Congressional Democrats sent DeJoy a 10-page letter Aug. 14 detailing the changes at the Postal Service they feared could delay the mail.
Among the shifts in service that worried Democrats: a move to stop treating all election mail as first-class – which could mean a delay of up to eight days from prior elections – as well as cutbacks in overtime and a ban on "late" or "extra" delivery trips.
DeJoy said Friday that the Postal Service would commit to treating all election mail as first-class through the election and denied that changes to overtime were made under his authority.
An internal Postal Service document cited by the Democrats warned, "One aspect of these changes that may be difficult for employees is that – temporarily – we may see mail left behind or mail on the workroom floor."
The Postal Service has warned election officials around the country that not all ballots may be delivered in time to be counted, even if they are requested before state deadlines and mailed back promptly.
Trump has defended his administration's management of the agency and has said he opposes additional funding for the Postal Service, despite his acknowledgment that service delays threatened the November election. Instead, the president has criticized mail-in voting and argued the Postal Service has long-standing financial problems and needs to be reformed.
Democrats asked for $25 billion in coronavirus stimulus talks to help the Postal Service handle the increase in mail-in ballots, but the stimulus talks have stalled without a deal in sight.
DeJoy told lawmakers Friday that deeper changes were needed at the agency than a $25 billion boost. "If we just took $25 billion this year and we don't do anything, we'll be back" in several years, he said, though he added the agency could use "reimbursement" to cover COVID-19-related losses.
Members of the Blue Dog Caucus, a group of moderate Democrats, sent a letter to House Speaker Nancy Pelosi and McConnell Friday asking for both sides to resume stimulus negotiations. "The current stalemate is punishing families and destabilizing our economy," the lawmakers wrote.
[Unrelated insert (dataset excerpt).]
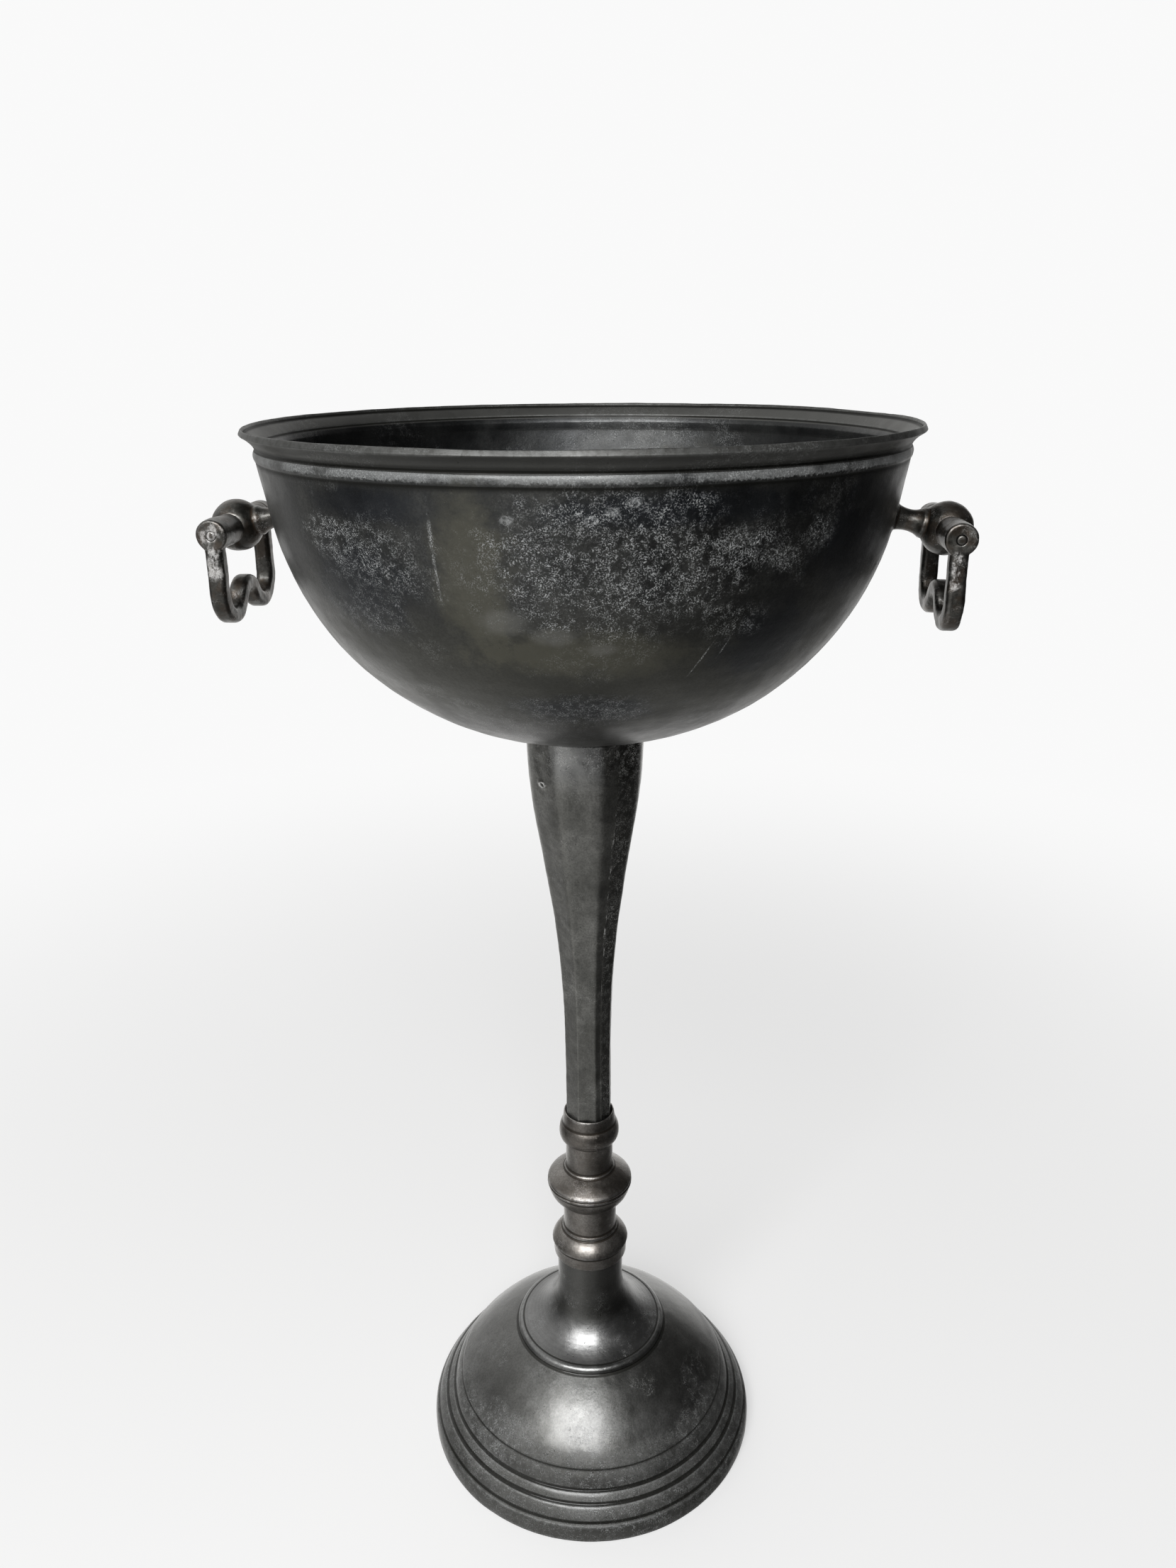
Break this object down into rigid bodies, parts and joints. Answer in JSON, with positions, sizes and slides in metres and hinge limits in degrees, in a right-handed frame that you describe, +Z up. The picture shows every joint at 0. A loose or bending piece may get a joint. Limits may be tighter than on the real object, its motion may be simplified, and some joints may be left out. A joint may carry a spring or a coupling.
{
  "type": "champagne bucket stand",
  "caption": "Round cast metal ice bowl with swinging side handles on an octagonal and turned pedestal with a bell shaped foot.",
  "frame": {"origin": "on the floor, on the axis of the foot", "axes": "+Z up along the axis of the pedestal, the two handles on the X axis"},
  "size_m": [0.4574, 0.3898, 0.751],
  "materials": {
    "cast_metal": "dark pewter patina on raw casting",
    "stem_metal": "dark pewter patina, hand dressed facets",
    "handle_metal": "dark patina, worn bright on the edges",
    "steel": "dull zinc",
    "rubber": "matt"
  },
  "bodies": {
    "root": {"bowl": "cast_metal", "stem": "stem_metal", "baluster": "cast_metal", "foot": "cast_metal", "foot_pads": "rubber", "tie_rod": "steel", "bowl_cap_nut": "steel", "bowl_washer": "steel", "bowl_seal": "rubber", "foot_washer": "steel", "foot_spring_washer": "steel", "foot_nut": "steel", "left_boss": "handle_metal", "left_boss_seal": "rubber", "left_boss_washer": "steel", "left_boss_bolt": "steel", "right_boss": "handle_metal", "right_boss_seal": "rubber", "right_boss_washer": "steel", "right_boss_bolt": "steel"},
    "left_handle": {"left_loop": "handle_metal", "left_hinge_pin": "steel"},
    "right_handle": {"right_loop": "handle_metal", "right_hinge_pin": "steel"}
  },
  "joints": [
    {"name": "left_handle_swing", "type": "hinge", "parent": "root", "child": "left_handle", "pos_m": [-0.2131, 0, 0.68967], "axis": [0, 1, 0], "range_deg": [-50, 200]},
    {"name": "right_handle_swing", "type": "hinge", "parent": "root", "child": "right_handle", "pos_m": [0.2131, 0, 0.68967], "axis": [0, -1, 0], "range_deg": [-50, 200]}
  ]
}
In a letter to Democratic lawmakers on Thursday, Pelosi thanked them for their stimulus proposals but said any other legislation "cannot come at the expense of addressing the priorities of the Heroes Act," referring to the Democratic economic package passed in May. Pelosi singled out support for state and local governments and schools as priorities, both of which were sticking points with White House negotiators.
Pelosi defended her decision again on Saturday, telling reporters the Postal Service faced an "emergency," and the bill under consideration has key provisions, such as the reversal of mail sorting machine removals, that were not included in the coronavirus stimulus measure.